WHAT YOU HAVE TO DO: Copy out the listing exactly.

DATA EXTRACT:
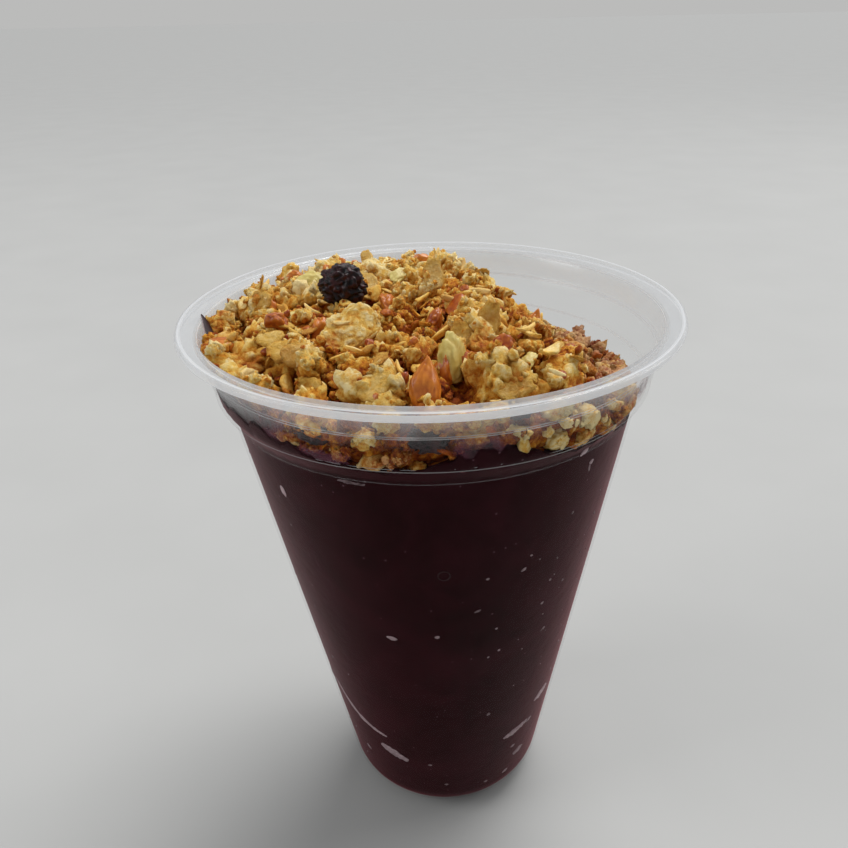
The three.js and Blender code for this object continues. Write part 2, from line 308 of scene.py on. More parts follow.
# What haze there is low down takes the acai's colour.
milk = mix_colours(tree, map_range(tree, height, 101 * MM, 107 * MM), "#B4787E", "#F2F4F6")
milky_front = body(tree, milk, 0.3, {"IOR": 1.49, "Normal": relief})
milky_through = add_node(tree, "ShaderNodeBsdfTranslucent", inputs={"Color": milk}).outputs["BSDF"]
show(tree, mix_shaders(tree, haze_and_highlight, mix_shaders(tree, mirror, clear, gloss),
                       mix_shaders(tree, 0.45, milky_front, milky_through)))

CREASES = [(40.1, 107.75), (42.15, 111.1), (39.5, 108.0), (41.5, 111.3)]
cup_bm = spin_profile(outside + lip + inside, CUP_ROUND_STEPS, 0.45, CREASES)
cup = piece_from(mesh_from(cup_bm, "cup_shell"), polypropylene)
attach(cup, "root")
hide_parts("cup")


def inner_radius(z_mm):
    """The radius in mm of the wall's inside at a height in mm; works on numbers and arrays."""
    return np.interp(z_mm, [z for _, z in WALL_INSIDE], [r for r, _ in WALL_INSIDE])


# ---- Acai --------------------------------------------------------------------------------------
# Blended frozen acai pulp, nearly black purple-brown, that fills the cup and clings to its wall. It
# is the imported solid's shape made fine, pressed a tenth of a millimetre into the wall's thickness.
def fine_copy(node_name, cuts):
    """A merged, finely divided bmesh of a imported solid."""
    bm = bmesh.new()
    bm.from_mesh(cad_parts[node_name].data)
    bmesh.ops.remove_doubles(bm, verts=bm.verts[:], dist=2e-6)
    bmesh.ops.subdivide_edges(bm, edges=bm.edges[:], cuts=cuts, use_grid_fill=True)
    return bm


def surface_of(mesh):
    """A search tree over a mesh's surface."""
    bm = bmesh.new()
    bm.from_mesh(mesh)
    found = BVHTree.FromBMesh(bm)
    bm.free()
    return found


acai_surface = surface_of(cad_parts["acai"].data)
heap_surface = surface_of(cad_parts["granola"].data)


def top_of(surface, x_mm, y_mm):
    """The height in mm and the normal of a surface's top at a place, or None beside it."""
    place, normal, _, _ = surface.ray_cast(Vector((x_mm * MM, y_mm * MM, 0.2)), Vector((0, 0, -1)))
    return None if place is None else (place.z / MM, normal)


# Dark pulp with faint lighter and redder clouds, tiny pale ice crystals, and a satin wet surface.
acai_cream, tree, place = new_material("frozen acai cream")
pulp = ramp(tree, noise_share(tree, place, 70.0, 6.0, 0.6, 0.8), ((0.30, "#1A0607"), (0.75, "#301016")))
crystals = add_node(tree, "ShaderNodeTexVoronoi", inputs={"Vector": place, "Scale": 520.0})
crystal_pick = add_node(tree, "ShaderNodeSeparateColor", inputs={"Color": crystals.outputs["Color"]})
crystal = calc(tree, "MULTIPLY", calc(tree, "LESS_THAN", crystals.outputs["Distance"], 0.10),
               calc(tree, "GREATER_THAN", crystal_pick.outputs["Red"], 0.82))
show(tree, body(tree, mix_colours(tree, calc(tree, "MULTIPLY", crystal, 0.35), pulp, "#8A6A74"), 0.40, {
    "IOR": 1.38, "Specular IOR Level": 0.05, "Sheen Weight": 0.30, "Sheen Roughness": 0.34,
    "Sheen Tint": "#E8707E", "Normal": bump(tree, noise_share(tree, place, 1 / (2.5 * MM), 1.0), 0.2, 0.3)}))

FILL_INTO_WALL_MM = 0.1
BASE_ROUND_TOP_MM = 8.75
bm = fine_copy("acai", 3)
for v in bm.verts:
    x, y, z = v.co / MM
    r = math.hypot(x, y)
    if z < BASE_ROUND_TOP_MM:
        # On the base's round the fill is pushed straight away from the round's own centre.
        if r > FOOT_OUTER_MM:
            out = Vector((r - FOOT_OUTER_MM, z - BASE_ROUND_MM)).normalized()
            out *= BASE_ROUND_MM - WALL_MM + FILL_INTO_WALL_MM
            new_r = FOOT_OUTER_MM + out.x
            v.co = Vector((x / r * new_r, y / r * new_r, BASE_ROUND_MM + out.y)) * MM
    elif r > float(inner_radius(z)) - 0.9:
        # The upper edge is torn by the granola pressed into it.
        ragged = min(1.0, max(0.0, (z - 105.5) / 4.0))
        z += ragged * (1.7 * noise.fractal(Vector((x, y, 3)) * 0.22, 0.8, 2.0, 3)
                       + 0.8 * noise.noise(Vector((x, y, 9)) * 0.8))
        wall = float(inner_radius(z)) + FILL_INTO_WALL_MM
        v.co = Vector((x / r * wall, y / r * wall, z)) * MM
    else:
        v.co.z += 0.5 * noise.fractal(Vector((x, y, 0)) * 0.25, 1.0, 2.0, 3) * MM
acai = piece_from(mesh_from(bm, "acai_cream_fill"), acai_cream)
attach(acai, "root")
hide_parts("acai")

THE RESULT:
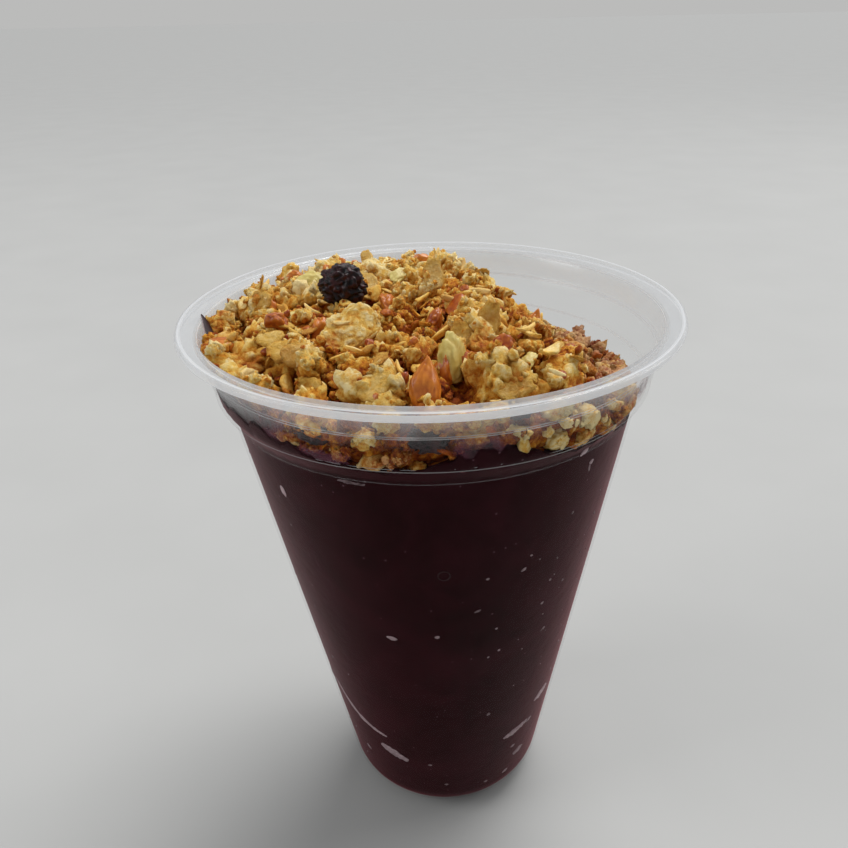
The three.js and Blender code for this object continues. Write part 2, from line 308 of scene.py on. More parts follow.
# What haze there is low down takes the acai's colour.
milk = mix_colours(tree, map_range(tree, height, 101 * MM, 107 * MM), "#B4787E", "#F2F4F6")
milky_front = body(tree, milk, 0.3, {"IOR": 1.49, "Normal": relief})
milky_through = add_node(tree, "ShaderNodeBsdfTranslucent", inputs={"Color": milk}).outputs["BSDF"]
show(tree, mix_shaders(tree, haze_and_highlight, mix_shaders(tree, mirror, clear, gloss),
                       mix_shaders(tree, 0.45, milky_front, milky_through)))

CREASES = [(40.1, 107.75), (42.15, 111.1), (39.5, 108.0), (41.5, 111.3)]
cup_bm = spin_profile(outside + lip + inside, CUP_ROUND_STEPS, 0.45, CREASES)
cup = piece_from(mesh_from(cup_bm, "cup_shell"), polypropylene)
attach(cup, "root")
hide_parts("cup")


def inner_radius(z_mm):
    """The radius in mm of the wall's inside at a height in mm; works on numbers and arrays."""
    return np.interp(z_mm, [z for _, z in WALL_INSIDE], [r for r, _ in WALL_INSIDE])


# ---- Acai --------------------------------------------------------------------------------------
# Blended frozen acai pulp, nearly black purple-brown, that fills the cup and clings to its wall. It
# is the imported solid's shape made fine, pressed a tenth of a millimetre into the wall's thickness.
def fine_copy(node_name, cuts):
    """A merged, finely divided bmesh of a imported solid."""
    bm = bmesh.new()
    bm.from_mesh(cad_parts[node_name].data)
    bmesh.ops.remove_doubles(bm, verts=bm.verts[:], dist=2e-6)
    bmesh.ops.subdivide_edges(bm, edges=bm.edges[:], cuts=cuts, use_grid_fill=True)
    return bm


def surface_of(mesh):
    """A search tree over a mesh's surface."""
    bm = bmesh.new()
    bm.from_mesh(mesh)
    found = BVHTree.FromBMesh(bm)
    bm.free()
    return found


acai_surface = surface_of(cad_parts["acai"].data)
heap_surface = surface_of(cad_parts["granola"].data)


def top_of(surface, x_mm, y_mm):
    """The height in mm and the normal of a surface's top at a place, or None beside it."""
    place, normal, _, _ = surface.ray_cast(Vector((x_mm * MM, y_mm * MM, 0.2)), Vector((0, 0, -1)))
    return None if place is None else (place.z / MM, normal)


# Dark pulp with faint lighter and redder clouds, tiny pale ice crystals, and a satin wet surface.
acai_cream, tree, place = new_material("frozen acai cream")
pulp = ramp(tree, noise_share(tree, place, 70.0, 6.0, 0.6, 0.8), ((0.30, "#1A0607"), (0.75, "#301016")))
crystals = add_node(tree, "ShaderNodeTexVoronoi", inputs={"Vector": place, "Scale": 520.0})
crystal_pick = add_node(tree, "ShaderNodeSeparateColor", inputs={"Color": crystals.outputs["Color"]})
crystal = calc(tree, "MULTIPLY", calc(tree, "LESS_THAN", crystals.outputs["Distance"], 0.10),
               calc(tree, "GREATER_THAN", crystal_pick.outputs["Red"], 0.82))
show(tree, body(tree, mix_colours(tree, calc(tree, "MULTIPLY", crystal, 0.35), pulp, "#8A6A74"), 0.40, {
    "IOR": 1.38, "Specular IOR Level": 0.05, "Sheen Weight": 0.30, "Sheen Roughness": 0.34,
    "Sheen Tint": "#E8707E", "Normal": bump(tree, noise_share(tree, place, 1 / (2.5 * MM), 1.0), 0.2, 0.3)}))

FILL_INTO_WALL_MM = 0.1
BASE_ROUND_TOP_MM = 8.75
bm = fine_copy("acai", 3)
for v in bm.verts:
    x, y, z = v.co / MM
    r = math.hypot(x, y)
    if z < BASE_ROUND_TOP_MM:
        # On the base's round the fill is pushed straight away from the round's own centre.
        if r > FOOT_OUTER_MM:
            out = Vector((r - FOOT_OUTER_MM, z - BASE_ROUND_MM)).normalized()
            out *= BASE_ROUND_MM - WALL_MM + FILL_INTO_WALL_MM
            new_r = FOOT_OUTER_MM + out.x
            v.co = Vector((x / r * new_r, y / r * new_r, BASE_ROUND_MM + out.y)) * MM
    elif r > float(inner_radius(z)) - 0.9:
        # The upper edge is torn by the granola pressed into it.
        ragged = min(1.0, max(0.0, (z - 105.5) / 4.0))
        z += ragged * (1.7 * noise.fractal(Vector((x, y, 3)) * 0.22, 0.8, 2.0, 3)
                       + 0.8 * noise.noise(Vector((x, y, 9)) * 0.8))
        wall = float(inner_radius(z)) + FILL_INTO_WALL_MM
        v.co = Vector((x / r * wall, y / r * wall, z)) * MM
    else:
        v.co.z += 0.5 * noise.fractal(Vector((x, y, 0)) * 0.25, 1.0, 2.0, 3) * MM
acai = piece_from(mesh_from(bm, "acai_cream_fill"), acai_cream)
attach(acai, "root")
hide_parts("acai")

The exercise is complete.